The “brain fog” that sometimes follows a COVID-19 infection has similarities with “chemo brain,” which can affect people undergoing chemotherapy, as well as other similar conditions, suggesting both a cause and the possibility of developing a treatment for the post-COVID cognitive problems, researchers have reported.
“Survivors of Severe Acute Respiratory Syndrome Coronavirus-2 (SARS-CoV-2) infection frequently experience lingering neurological symptoms, including impairment in attention, concentration, speed of information processing and memory. This long-COVID cognitive syndrome shares many features with the syndrome of cancer therapy-related cognitive impairment (CRCI). Neuroinflammation, particularly microglial reactivity and consequent dysregulation of hippocampal neurogenesis and oligodendrocyte lineage cells, is central to CRCI,” according to a preprint of a study by Stanford University neuro-oncologist Michelle Monje, Yale virologist Akiko Iwasaki, Mount Sinai Health System’s David Putrino, and others.
Based on mouse experiments and autopsy analysis, their study’s findings “elucidate cellular deficits that may contribute to lasting neurological symptoms following even mild SARS-CoV-2 infection.”
According to a recent study published by a group of German researchers: “Specific chronic cognitive changes following COVID-19 are evident on objective testing even amongst those who do not report a greater symptom burden. Importantly, in the sample tested here, these were not significantly different from normal after 6–9 months, demonstrating evidence of recovery over time.”
Potential for finding a treatment
The Washington Post said that Monje’s work is part of a growing body of research that “suggests similarities in the mechanisms of post-COVID cognitive changes and other long-studied brain conditions, including Alzheimer’s, chronic fatigue and post-viral syndromes following infections with influenza, Epstein-Barr, HIV or Ebola.
According to NIH’s intramural clinical director of neurological disorders and stroke unit Avindra Nath, “there is humongous overlap between long COVID and these other conditions,” The Washington Post said.
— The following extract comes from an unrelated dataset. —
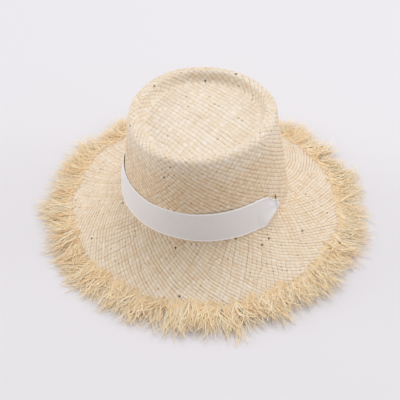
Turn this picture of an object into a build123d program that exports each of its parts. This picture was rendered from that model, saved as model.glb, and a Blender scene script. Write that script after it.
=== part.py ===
"""A plaited raffia sun hat: one woven body with a sunken crown tip and a frayed brim, a grosgrain ribbon
round the front that goes in through two slits, and a cotton sweatband sewn inside. Millimetres, +Z up,
the wearer faces -Y, and the hat stands on its fringe at Z = 0."""

from build123d import *
import math
import os

# Driving dimensions
STRAW = 2.4                # thickness of the plaited raffia
HEAD_R = 94.0              # outside radius where the crown meets the brim
BREAK_Z = 41.0             # height of that line above the ground
TIP_Z = 151.0              # height of the rolled rim round the tip
TIP_HALF_LENGTH = 83.5     # half length of the tip, front to back
TIP_HALF_WIDTH = 76.3      # half width of the tip
TIP_FORWARD = 12.0         # how far the tip sits in front of the head opening
TIP_NARROWING = 0.09       # how much narrower the tip is at the front than a plain ellipse
RIM_ROLL = 7.0             # outer radius of the rolled rim
RECESS_DEPTH = 12.0        # how far the tip is pushed down inside its rim
RECESS_TOP_INSET = 9.5     # rim's width, from the wall to the recess
RECESS_FLOOR_INSET = 19.0  # from the wall to the edge of the recess's floor
BRIM_R = 159.5             # radius of the woven brim
BRIM_EDGE_Z = 3.2          # height of the woven edge's underside
FRINGE_R = 196.0           # reach of the frayed strand ends
FRINGE_HEIGHT = 7.0        # depth of the loose strands at their roots
RIBBON_WIDTH = 38.0
RIBBON_THICKNESS = 0.8
SLIT_ANGLE = 85.0          # from the front to each slit, about the Z axis
SLIT_HEIGHT = 8.0
SLIT_WIDTH = 3.4
SLIT_Z = 58.5              # middle of each slit
TAIL_LENGTH = 22.0         # ribbon end that lies inside the crown
TAIL_HEIGHT = 20.0
SWEATBAND_WIDTH = 30.0
SWEATBAND_THICKNESS = 0.8
THREAD = 0.6
LABEL = (22.0, 0.6, 14.0)

# Derived places
GAP = 0.1                  # between cloth and straw
STATIONS = 24              # points round each oval section
RIBBON_Z = BREAK_Z + 2.5
SWEATBAND_Z = BREAK_Z + 1.0
TAIL_INSET = STRAW + 4 * GAP   # insets are measured inwards from the crown's outer wall
TACK_INSET = TAIL_INSET + RIBBON_THICKNESS + GAP
BAND_INSET = TACK_INSET + THREAD + GAP
THREAD_INSET = BAND_INSET + SWEATBAND_THICKNESS + GAP
REACH = 2 * HEAD_R         # longer than any cut across the crown


def oval_point(angle, rise, inset):
    """A point of the crown's wall, angle from the front, rise 0 at the brim and 1 at the tip."""
    base_x = (HEAD_R - inset) * math.sin(angle)
    base_y = -(HEAD_R - inset) * math.cos(angle)
    narrowing = 1 - TIP_NARROWING * math.cos(angle)
    tip_x = (TIP_HALF_WIDTH - inset) * math.sin(angle) * narrowing
    tip_y = -(TIP_HALF_LENGTH - inset) * math.cos(angle) - TIP_FORWARD
    return (base_x + (tip_x - base_x) * rise, base_y + (tip_y - base_y) * rise)


def crown_block(sections):
    """A solid lofted through oval sections, each a height and an inset from the outer wall."""
    with BuildPart() as block:
        for height, inset in sections:
            rise = (height - BREAK_Z) / (TIP_Z - BREAK_Z)
            with BuildSketch(Plane.XY.offset(height)):
                with BuildLine():
                    angles = [2 * math.pi * i / STATIONS for i in range(STATIONS)]
                    Spline(*[oval_point(a, rise, inset) for a in angles], periodic=True)
                make_face()
        loft(ruled=True)
    return block.part


def crown_sleeve(low, high, outer_inset, inner_inset):
    """A thin sleeve that follows the crown's wall between two heights."""
    with BuildPart() as sleeve:
        add(crown_block([(BREAK_Z, outer_inset), (TIP_Z, outer_inset)]))
        add(crown_block([(BREAK_Z, inner_inset), (TIP_Z, inner_inset)]), mode=Mode.SUBTRACT)
        with Locations((0, 0, (low + high) / 2)):
            Box(2 * REACH, 2 * REACH, high - low, mode=Mode.INTERSECT)
    return sleeve.part


def wall_point(degrees, height, inset):
    """A place on the crown's wall, degrees round from the front towards +X."""
    rise = (height - BREAK_Z) / (TIP_Z - BREAK_Z)
    return oval_point(math.radians(degrees), rise, inset)


def finish(piece, label):
    piece.part.label = label
    export_step(piece.part, f"parts/{label}.step")


os.makedirs("parts", exist_ok=True)

# The crown's outside: a tapering wall, a rolled rim and a recess with a flat floor
recess_floor = TIP_Z - RECESS_DEPTH
with BuildPart() as crown_outside:
    add(crown_block([(BREAK_Z, 0), (TIP_Z, 0)]))
    fillet(crown_outside.edges().group_by(Axis.Z)[-1], RIM_ROLL)
    add(crown_block([(recess_floor, RECESS_FLOOR_INSET), (TIP_Z + 1, RECESS_TOP_INSET)]), mode=Mode.SUBTRACT)

# The same shape one straw thickness further in, which is the hollow for the head
with BuildPart() as crown_inside:
    add(crown_block([(BREAK_Z - 6.0, STRAW), (TIP_Z - STRAW, STRAW)]))
    fillet(crown_inside.edges().group_by(Axis.Z)[-1], RIM_ROLL - STRAW)
    add(
        crown_block(
            [
                (recess_floor - STRAW, RECESS_FLOOR_INSET - STRAW),
                (TIP_Z + 1, RECESS_TOP_INSET - STRAW),
            ]
        ),
        mode=Mode.SUBTRACT,
    )

# Straw body: crown and brim are one piece of plaiting
slit_x, slit_y = wall_point(SLIT_ANGLE, SLIT_Z, 0)
slope = math.atan2(BREAK_Z - BRIM_EDGE_Z - STRAW, BRIM_R - HEAD_R)
with BuildPart() as straw_body:
    with BuildSketch(Plane.XZ):
        with BuildLine():
            inner = HEAD_R - STRAW + 1.0
            under = Line((inner, BREAK_Z + 3.0), (inner, BREAK_Z - 1.2))
            turn = ThreePointArc(under @ 1, (inner + 1.6, BREAK_Z - 3.0), (inner + 4.6, BREAK_Z - 4.8))
            underside = ThreePointArc(turn @ 1, (127.2, 19.4), (BRIM_R - 1.2, BRIM_EDGE_Z))
            edge = Line(underside @ 1, (BRIM_R, BRIM_EDGE_Z + 2.2))
            topside = ThreePointArc(edge @ 1, (128.3, 21.7), (HEAD_R + 4.6, BREAK_Z - 2.2))
            blend = ThreePointArc(topside @ 1, (HEAD_R + 0.8, BREAK_Z), (HEAD_R - 0.9, BREAK_Z + 3.0))
            Line(blend @ 1, under @ 0)
        make_face()
    revolve(axis=Axis.Z)
    add(crown_outside.part)
    add(crown_inside.part, mode=Mode.SUBTRACT)
    with Locations((slit_x, slit_y, SLIT_Z), (-slit_x, slit_y, SLIT_Z)):
        Box(4 * STRAW, SLIT_WIDTH, SLIT_HEIGHT, mode=Mode.SUBTRACT)
finish(straw_body, "straw_body")

# Fringe: the ends of the two lays of strands, frayed out past the edge stitching and lying on each other
lay_height = (FRINGE_HEIGHT - GAP) / 2
for lay, foot in (("fringe_right_lay", 0.0), ("fringe_left_lay", lay_height + GAP)):
    with BuildPart() as fringe:
        with BuildSketch(Plane.XZ):
            with BuildLine():
                root = Line((BRIM_R + GAP, foot), (BRIM_R + GAP, foot + lay_height))
                crest = Line(root @ 1, (BRIM_R + 20.0, foot + lay_height))
                tips = Line(crest @ 1, (FRINGE_R - foot, foot + lay_height / 2))
                toe = Line(tips @ 1, (FRINGE_R - foot, foot))
                Line(toe @ 1, root @ 0)
            make_face()
        revolve(axis=Axis.Z)
    finish(fringe, lay)

# Edge stitching: a row of thread on top of the brim and one under it, holding the last row of plaiting
stitch_r = BRIM_R - 4.0
with BuildPart() as edge_stitching:
    for height in (BRIM_EDGE_Z + 5.15, BRIM_EDGE_Z + 0.65):
        with BuildSketch(Plane.XZ):
            with Locations((stitch_r, height)):
                Rectangle(2 * THREAD, THREAD, rotation=math.degrees(-slope) * 0.9)
        revolve(axis=Axis.Z)
finish(edge_stitching, "edge_stitching")

# Ribbon: a flat band round the front, drawn together to each slit, with its ends flat inside the crown
ribbon_top = RIBBON_Z + RIBBON_WIDTH
gather_y = slit_y - 17.0
neck = SLIT_HEIGHT - 2.4
tail_start = slit_y - 1.2
depth = TAIL_INSET + 2 * RIBBON_THICKNESS
with BuildPart() as ribbon_tails:
    add(crown_sleeve(SLIT_Z - TAIL_HEIGHT / 2, SLIT_Z + TAIL_HEIGHT / 2, TAIL_INSET,
                     TAIL_INSET + RIBBON_THICKNESS))
    with Locations((0, tail_start + TAIL_LENGTH / 2, SLIT_Z)):
        Box(2 * REACH, TAIL_LENGTH, TAIL_HEIGHT, mode=Mode.INTERSECT)
with BuildPart() as ribbon_band:
    add(crown_sleeve(RIBBON_Z, ribbon_top, -GAP - RIBBON_THICKNESS, -GAP))
    with BuildSketch(Plane.YZ):
        with BuildLine():
            Polyline(
                (-REACH, RIBBON_Z - 1),
                (gather_y, RIBBON_Z - 1),
                (slit_y + 1.2, SLIT_Z - neck / 2),
                (slit_y + 1.2, SLIT_Z + neck / 2),
                (gather_y, ribbon_top + 1),
                (-REACH, ribbon_top + 1),
                close=True,
            )
        make_face()
    extrude(amount=REACH, both=True, mode=Mode.INTERSECT)
    add(ribbon_tails.part)
    neck_x = slit_x - depth / 2 + RIBBON_THICKNESS
    with Locations((neck_x, slit_y, SLIT_Z), (-neck_x, slit_y, SLIT_Z)):
        Box(depth, 2.2, neck)
finish(ribbon_band, "ribbon_band")

# Ribbon tacks: three short bars of thread across each ribbon end, sewn through the straw
for side, label in ((1, "ribbon_tack_left"), (-1, "ribbon_tack_right")):
    with BuildPart() as tack:
        for step in range(3):
            tack_z = SLIT_Z + (step - 1) * TAIL_HEIGHT / 3
            tack_x, tack_y = wall_point(SLIT_ANGLE + 6, tack_z, TACK_INSET + THREAD / 2)
            with Locations((side * tack_x, tack_y, tack_z)):
                Box(THREAD / 2, 4.0, THREAD)
    finish(tack, label)

# Sweatband: a cotton band sewn in at the foot of the crown
with BuildPart() as sweatband:
    add(crown_sleeve(SWEATBAND_Z, SWEATBAND_Z + SWEATBAND_WIDTH, BAND_INSET, BAND_INSET + SWEATBAND_THICKNESS))
finish(sweatband, "sweatband")

# Sweatband stitching: the row of thread that holds the band's lower edge
with BuildPart() as sweatband_stitching:
    add(crown_sleeve(SWEATBAND_Z + 2.0, SWEATBAND_Z + 2.0 + THREAD, THREAD_INSET, THREAD_INSET + THREAD))
finish(sweatband_stitching, "sweatband_stitching")

# Size label: a small blank woven tab at the back of the sweatband, and the bars of thread at its ends
label_z = SWEATBAND_Z + SWEATBAND_WIDTH / 2 + 3.0
label_edge = math.degrees(LABEL[0] / 2 / HEAD_R)
label_y = wall_point(180 - label_edge, label_z + LABEL[2] / 2, THREAD_INSET + LABEL[1] / 2)[1] - 3 * GAP
with BuildPart() as size_label:
    with Locations((0, label_y, label_z)):
        Box(*LABEL)
finish(size_label, "size_label")

with BuildPart() as label_stitches:
    for side in (-1, 1):
        with Locations((side * (LABEL[0] / 2 - 1.5), label_y - LABEL[1] / 2 - THREAD / 2, label_z)):
            Box(THREAD, THREAD, LABEL[2] - 3.0)
finish(label_stitches, "label_stitches")
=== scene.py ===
import math

import bpy
import numpy as np
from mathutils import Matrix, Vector


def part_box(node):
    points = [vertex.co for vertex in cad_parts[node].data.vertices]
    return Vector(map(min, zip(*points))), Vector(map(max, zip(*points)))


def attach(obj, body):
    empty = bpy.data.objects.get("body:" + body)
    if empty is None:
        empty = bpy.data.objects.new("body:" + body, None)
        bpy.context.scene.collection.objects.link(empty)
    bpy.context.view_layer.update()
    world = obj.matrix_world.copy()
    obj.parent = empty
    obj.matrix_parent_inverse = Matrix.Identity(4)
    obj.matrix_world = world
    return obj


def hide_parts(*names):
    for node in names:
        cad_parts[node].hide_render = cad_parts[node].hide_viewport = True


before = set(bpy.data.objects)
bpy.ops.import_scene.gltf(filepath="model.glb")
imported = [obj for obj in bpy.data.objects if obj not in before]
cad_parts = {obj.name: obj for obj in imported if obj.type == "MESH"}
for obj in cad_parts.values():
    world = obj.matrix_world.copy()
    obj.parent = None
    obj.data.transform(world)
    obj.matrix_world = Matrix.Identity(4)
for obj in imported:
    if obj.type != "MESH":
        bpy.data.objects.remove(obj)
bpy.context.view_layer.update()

# ---------------------------------------------------------------------------
# Camera: a long lens, looking down on the hat's front from a little to the wearer's left. It circles the
# middle of the crown and is aimed at the middle of the whole hat.
# ---------------------------------------------------------------------------
CAMERA_AZIMUTH = 26.0
CAMERA_ELEVATION = 42.0
CAMERA_DISTANCE = 1.0
CAMERA_LENS = 80.2
crown_middle = Vector((0.0, 0.0, 0.06))
aim = Vector((0.0049, -0.0230, 0.0347))


def around(azimuth, elevation, distance):
    """A place seen from the hat: azimuth 0 is in front of it, and grows towards the wearer's left."""
    turn, lift = math.radians(azimuth), math.radians(elevation)
    flat = distance * math.cos(lift)
    return Vector((flat * math.sin(turn), -flat * math.cos(turn), distance * math.sin(lift)))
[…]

Columbia University professor Andrew Marks was surprised that autopsies of the brains of people who died from COVID-19 showed a molecular change typically seen in Alzheimer’s patients: high levels of something known as phosphorylated tau “which can lead to what is called tangles in the brain—a disruption in the normal architecture,” The Washington Post reported. “Another team of researchers from Harvard and Johns Hopkins University School of Medicine have highlighted how both in COVID-19 and chronic fatigue syndrome, too many oxygen molecules pile up in a cell—possibly resulting in inflammation that leads to cognitive issues.”
Nath’s group is starting a trial with 40 patients who have suffered with long-COVID, “who will receive intravenous immune globulin (IVIG), which is made up of antibodies that help fight infections, or corticosteroids, which reduce inflammation, to see whether their cognitive functioning improves. These treatments have been used in patients with chronic fatigue with mixed success,” The Washington Post reported.
The hope is that relying on research to treat similar brain conditions that have been studied for much longer than COVID-19 will suggests treatments for long-COVID symptoms.
And finding treatments may be important: Studies show that up to 32% of patients who recover from COVID-19 experience brain fog as part of their experience of long COVID.